* Begin Records for the task *

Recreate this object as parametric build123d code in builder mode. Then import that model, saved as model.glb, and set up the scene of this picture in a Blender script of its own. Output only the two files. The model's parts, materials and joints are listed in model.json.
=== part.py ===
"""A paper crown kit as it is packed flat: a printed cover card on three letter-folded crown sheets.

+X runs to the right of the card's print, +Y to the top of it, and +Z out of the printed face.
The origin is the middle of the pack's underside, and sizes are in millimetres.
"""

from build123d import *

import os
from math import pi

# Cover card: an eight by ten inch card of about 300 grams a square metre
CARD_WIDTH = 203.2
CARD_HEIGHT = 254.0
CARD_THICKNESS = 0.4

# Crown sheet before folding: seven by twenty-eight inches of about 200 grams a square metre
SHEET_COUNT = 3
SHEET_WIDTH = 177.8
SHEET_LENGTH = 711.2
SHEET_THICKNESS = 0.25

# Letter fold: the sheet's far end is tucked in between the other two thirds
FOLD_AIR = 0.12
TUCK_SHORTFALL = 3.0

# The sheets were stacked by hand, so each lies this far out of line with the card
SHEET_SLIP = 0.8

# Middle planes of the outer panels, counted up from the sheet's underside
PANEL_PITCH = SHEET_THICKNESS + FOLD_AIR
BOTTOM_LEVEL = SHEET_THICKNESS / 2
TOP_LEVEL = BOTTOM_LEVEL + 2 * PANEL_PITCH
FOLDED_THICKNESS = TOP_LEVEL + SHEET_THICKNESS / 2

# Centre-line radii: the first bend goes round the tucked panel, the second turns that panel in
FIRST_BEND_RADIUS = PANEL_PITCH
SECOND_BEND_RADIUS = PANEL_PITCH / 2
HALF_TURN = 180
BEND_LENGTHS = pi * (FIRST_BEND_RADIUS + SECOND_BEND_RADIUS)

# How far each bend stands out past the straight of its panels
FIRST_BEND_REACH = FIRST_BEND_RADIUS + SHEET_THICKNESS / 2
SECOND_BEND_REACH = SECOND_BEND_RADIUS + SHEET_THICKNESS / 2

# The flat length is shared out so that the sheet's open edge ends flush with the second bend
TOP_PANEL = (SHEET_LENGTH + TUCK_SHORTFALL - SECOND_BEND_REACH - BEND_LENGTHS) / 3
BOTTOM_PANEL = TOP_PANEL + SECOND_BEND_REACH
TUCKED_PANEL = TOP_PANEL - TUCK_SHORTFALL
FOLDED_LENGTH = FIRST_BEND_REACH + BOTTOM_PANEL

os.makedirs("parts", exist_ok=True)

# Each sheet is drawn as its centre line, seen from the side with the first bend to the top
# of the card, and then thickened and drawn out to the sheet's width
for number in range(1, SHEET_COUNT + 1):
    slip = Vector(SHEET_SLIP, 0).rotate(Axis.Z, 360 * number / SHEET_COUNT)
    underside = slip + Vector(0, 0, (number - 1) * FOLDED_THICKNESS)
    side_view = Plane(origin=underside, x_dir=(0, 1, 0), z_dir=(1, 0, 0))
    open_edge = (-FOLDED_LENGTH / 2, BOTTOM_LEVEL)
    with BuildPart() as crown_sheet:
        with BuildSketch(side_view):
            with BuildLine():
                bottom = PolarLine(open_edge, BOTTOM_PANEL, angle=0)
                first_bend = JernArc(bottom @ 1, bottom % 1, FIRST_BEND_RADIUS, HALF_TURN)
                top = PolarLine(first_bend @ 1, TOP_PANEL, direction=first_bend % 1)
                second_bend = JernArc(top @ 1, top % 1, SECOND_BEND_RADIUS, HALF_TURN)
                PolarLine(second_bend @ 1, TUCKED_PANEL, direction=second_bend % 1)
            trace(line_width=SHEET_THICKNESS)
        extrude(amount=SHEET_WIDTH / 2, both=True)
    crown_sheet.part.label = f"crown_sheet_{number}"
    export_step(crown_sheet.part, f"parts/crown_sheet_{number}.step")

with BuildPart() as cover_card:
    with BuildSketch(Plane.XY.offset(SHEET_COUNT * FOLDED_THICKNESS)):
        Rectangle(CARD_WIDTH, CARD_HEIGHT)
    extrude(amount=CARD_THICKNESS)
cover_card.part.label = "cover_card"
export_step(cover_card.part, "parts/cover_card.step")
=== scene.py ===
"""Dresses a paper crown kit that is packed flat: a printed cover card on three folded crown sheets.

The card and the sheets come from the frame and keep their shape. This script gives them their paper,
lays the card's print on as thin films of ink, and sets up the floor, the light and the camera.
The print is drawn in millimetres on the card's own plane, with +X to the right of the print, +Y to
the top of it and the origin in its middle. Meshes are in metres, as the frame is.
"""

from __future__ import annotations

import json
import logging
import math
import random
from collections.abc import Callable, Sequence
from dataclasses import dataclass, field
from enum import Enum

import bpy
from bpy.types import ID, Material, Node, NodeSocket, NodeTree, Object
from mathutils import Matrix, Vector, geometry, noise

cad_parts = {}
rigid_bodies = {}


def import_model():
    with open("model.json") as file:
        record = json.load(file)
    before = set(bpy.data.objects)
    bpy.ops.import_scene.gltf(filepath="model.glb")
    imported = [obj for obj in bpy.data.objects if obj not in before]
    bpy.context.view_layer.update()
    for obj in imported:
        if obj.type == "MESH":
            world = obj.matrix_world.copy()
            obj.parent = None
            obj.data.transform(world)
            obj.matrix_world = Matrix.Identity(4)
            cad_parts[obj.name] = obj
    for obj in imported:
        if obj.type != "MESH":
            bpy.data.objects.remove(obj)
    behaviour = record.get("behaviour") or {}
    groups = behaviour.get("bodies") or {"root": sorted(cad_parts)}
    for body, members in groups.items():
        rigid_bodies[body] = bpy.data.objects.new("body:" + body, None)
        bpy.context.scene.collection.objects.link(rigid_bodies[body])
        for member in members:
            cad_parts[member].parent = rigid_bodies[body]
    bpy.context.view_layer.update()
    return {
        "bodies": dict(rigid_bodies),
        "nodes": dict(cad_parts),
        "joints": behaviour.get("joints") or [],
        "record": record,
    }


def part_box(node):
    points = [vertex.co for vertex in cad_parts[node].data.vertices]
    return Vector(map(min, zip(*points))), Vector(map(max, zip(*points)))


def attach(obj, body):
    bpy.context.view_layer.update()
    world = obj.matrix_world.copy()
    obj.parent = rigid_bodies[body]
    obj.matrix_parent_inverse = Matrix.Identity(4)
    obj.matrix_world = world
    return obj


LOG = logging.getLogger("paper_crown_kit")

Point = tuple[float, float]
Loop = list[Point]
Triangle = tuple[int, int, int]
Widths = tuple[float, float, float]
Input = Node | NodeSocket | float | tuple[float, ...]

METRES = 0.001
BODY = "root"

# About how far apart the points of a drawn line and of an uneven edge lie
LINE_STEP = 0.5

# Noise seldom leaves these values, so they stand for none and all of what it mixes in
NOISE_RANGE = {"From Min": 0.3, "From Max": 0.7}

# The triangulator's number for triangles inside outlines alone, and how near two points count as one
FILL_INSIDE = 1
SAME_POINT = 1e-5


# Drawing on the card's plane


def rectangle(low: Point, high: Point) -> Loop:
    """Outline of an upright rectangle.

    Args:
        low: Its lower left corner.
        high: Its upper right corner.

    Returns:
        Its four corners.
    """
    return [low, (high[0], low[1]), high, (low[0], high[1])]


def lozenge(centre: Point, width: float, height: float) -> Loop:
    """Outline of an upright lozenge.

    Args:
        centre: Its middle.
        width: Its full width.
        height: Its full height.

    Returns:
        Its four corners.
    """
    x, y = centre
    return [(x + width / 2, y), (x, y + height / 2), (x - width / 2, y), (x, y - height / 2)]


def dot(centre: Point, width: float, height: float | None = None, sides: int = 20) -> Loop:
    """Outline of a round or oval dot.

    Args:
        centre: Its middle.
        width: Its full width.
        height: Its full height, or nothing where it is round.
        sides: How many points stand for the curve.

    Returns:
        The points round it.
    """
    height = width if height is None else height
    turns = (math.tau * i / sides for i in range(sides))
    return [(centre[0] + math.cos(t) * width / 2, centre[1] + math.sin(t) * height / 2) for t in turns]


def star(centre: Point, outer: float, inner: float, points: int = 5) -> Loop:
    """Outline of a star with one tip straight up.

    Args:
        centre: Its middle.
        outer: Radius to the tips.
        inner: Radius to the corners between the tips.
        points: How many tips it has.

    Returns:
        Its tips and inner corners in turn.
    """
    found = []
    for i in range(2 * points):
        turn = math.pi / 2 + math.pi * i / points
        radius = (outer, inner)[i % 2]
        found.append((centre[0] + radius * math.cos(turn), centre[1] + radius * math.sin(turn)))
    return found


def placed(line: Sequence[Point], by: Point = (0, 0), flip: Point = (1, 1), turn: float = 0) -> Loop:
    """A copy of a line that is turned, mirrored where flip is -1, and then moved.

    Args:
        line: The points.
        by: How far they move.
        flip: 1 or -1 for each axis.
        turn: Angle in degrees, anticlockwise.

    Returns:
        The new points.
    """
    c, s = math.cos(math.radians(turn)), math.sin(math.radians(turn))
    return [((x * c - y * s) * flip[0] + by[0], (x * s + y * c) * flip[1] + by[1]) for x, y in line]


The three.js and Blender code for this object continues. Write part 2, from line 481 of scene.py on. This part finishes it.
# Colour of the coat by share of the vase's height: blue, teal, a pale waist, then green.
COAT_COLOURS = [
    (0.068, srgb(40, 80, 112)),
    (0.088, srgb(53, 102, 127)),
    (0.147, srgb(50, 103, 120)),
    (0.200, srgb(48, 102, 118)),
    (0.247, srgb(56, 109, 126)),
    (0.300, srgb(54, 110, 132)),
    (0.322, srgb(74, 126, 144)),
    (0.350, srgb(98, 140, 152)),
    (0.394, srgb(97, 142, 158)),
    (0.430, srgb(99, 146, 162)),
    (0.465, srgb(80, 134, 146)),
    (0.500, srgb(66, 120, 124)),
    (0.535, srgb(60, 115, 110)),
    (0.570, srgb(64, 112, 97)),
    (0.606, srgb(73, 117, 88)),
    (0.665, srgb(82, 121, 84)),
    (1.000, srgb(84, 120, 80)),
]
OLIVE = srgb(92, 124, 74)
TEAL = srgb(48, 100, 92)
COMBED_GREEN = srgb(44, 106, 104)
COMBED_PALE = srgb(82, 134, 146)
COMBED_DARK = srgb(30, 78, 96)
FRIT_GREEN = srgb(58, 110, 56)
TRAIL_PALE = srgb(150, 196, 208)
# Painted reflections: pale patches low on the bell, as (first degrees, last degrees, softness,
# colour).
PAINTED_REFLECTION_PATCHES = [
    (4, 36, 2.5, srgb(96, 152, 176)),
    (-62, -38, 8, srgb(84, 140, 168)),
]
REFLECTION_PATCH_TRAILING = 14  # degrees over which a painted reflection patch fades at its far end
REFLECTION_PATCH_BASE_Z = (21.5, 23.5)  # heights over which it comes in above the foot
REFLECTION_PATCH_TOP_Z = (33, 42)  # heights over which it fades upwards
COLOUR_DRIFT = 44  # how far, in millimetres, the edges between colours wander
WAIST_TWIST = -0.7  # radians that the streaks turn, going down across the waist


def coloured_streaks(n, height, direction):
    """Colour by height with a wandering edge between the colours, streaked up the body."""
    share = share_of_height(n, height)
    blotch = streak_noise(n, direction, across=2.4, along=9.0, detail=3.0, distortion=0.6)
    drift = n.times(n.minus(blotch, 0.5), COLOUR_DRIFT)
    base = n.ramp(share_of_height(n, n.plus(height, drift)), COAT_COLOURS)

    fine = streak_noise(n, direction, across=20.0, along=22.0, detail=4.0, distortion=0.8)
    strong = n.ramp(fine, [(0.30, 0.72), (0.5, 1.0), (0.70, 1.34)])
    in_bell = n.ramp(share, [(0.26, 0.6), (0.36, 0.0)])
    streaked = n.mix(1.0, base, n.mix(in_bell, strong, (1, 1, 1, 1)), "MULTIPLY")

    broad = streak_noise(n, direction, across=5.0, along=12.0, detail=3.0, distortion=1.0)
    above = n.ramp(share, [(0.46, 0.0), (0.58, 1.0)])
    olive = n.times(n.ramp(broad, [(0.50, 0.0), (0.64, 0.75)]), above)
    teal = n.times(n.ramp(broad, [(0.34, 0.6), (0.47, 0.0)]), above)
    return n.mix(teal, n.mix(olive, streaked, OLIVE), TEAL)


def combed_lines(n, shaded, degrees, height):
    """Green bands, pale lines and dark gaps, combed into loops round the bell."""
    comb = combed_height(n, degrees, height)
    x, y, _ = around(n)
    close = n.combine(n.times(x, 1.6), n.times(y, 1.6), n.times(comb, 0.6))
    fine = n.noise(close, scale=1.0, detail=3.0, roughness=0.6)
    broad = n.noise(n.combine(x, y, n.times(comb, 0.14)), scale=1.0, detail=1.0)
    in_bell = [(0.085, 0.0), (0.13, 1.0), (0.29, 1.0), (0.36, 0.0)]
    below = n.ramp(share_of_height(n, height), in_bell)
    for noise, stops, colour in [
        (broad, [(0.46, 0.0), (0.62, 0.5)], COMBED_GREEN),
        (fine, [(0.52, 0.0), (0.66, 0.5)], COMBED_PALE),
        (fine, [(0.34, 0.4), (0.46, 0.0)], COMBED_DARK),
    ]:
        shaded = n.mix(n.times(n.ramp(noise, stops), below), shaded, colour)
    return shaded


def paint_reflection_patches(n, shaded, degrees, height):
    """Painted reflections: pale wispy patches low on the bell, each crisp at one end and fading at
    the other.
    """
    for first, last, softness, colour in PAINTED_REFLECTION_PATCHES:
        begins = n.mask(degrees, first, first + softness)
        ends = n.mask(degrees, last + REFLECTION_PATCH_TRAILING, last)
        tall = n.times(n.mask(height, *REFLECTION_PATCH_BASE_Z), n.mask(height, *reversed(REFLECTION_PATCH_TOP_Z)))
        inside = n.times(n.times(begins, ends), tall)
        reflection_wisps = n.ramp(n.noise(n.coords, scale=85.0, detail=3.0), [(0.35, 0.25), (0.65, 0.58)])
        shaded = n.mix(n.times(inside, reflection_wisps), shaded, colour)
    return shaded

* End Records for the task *

**What the task asks**: Give back exactly the lines running from the line that contains "extrude(amount=SHEET_WIDTH / 2, both=True)" through the line that contains "before = set(bpy.data.objects)", and nothing outside them.

**Solved problem**:
        extrude(amount=SHEET_WIDTH / 2, both=True)
    crown_sheet.part.label = f"crown_sheet_{number}"
    export_step(crown_sheet.part, f"parts/crown_sheet_{number}.step")

with BuildPart() as cover_card:
    with BuildSketch(Plane.XY.offset(SHEET_COUNT * FOLDED_THICKNESS)):
        Rectangle(CARD_WIDTH, CARD_HEIGHT)
    extrude(amount=CARD_THICKNESS)
cover_card.part.label = "cover_card"
export_step(cover_card.part, "parts/cover_card.step")
=== scene.py ===
"""Dresses a paper crown kit that is packed flat: a printed cover card on three folded crown sheets.

The card and the sheets come from the frame and keep their shape. This script gives them their paper,
lays the card's print on as thin films of ink, and sets up the floor, the light and the camera.
The print is drawn in millimetres on the card's own plane, with +X to the right of the print, +Y to
the top of it and the origin in its middle. Meshes are in metres, as the frame is.
"""

from __future__ import annotations

import json
import logging
import math
import random
from collections.abc import Callable, Sequence
from dataclasses import dataclass, field
from enum import Enum

import bpy
from bpy.types import ID, Material, Node, NodeSocket, NodeTree, Object
from mathutils import Matrix, Vector, geometry, noise

cad_parts = {}
rigid_bodies = {}


def import_model():
    with open("model.json") as file:
        record = json.load(file)
    before = set(bpy.data.objects)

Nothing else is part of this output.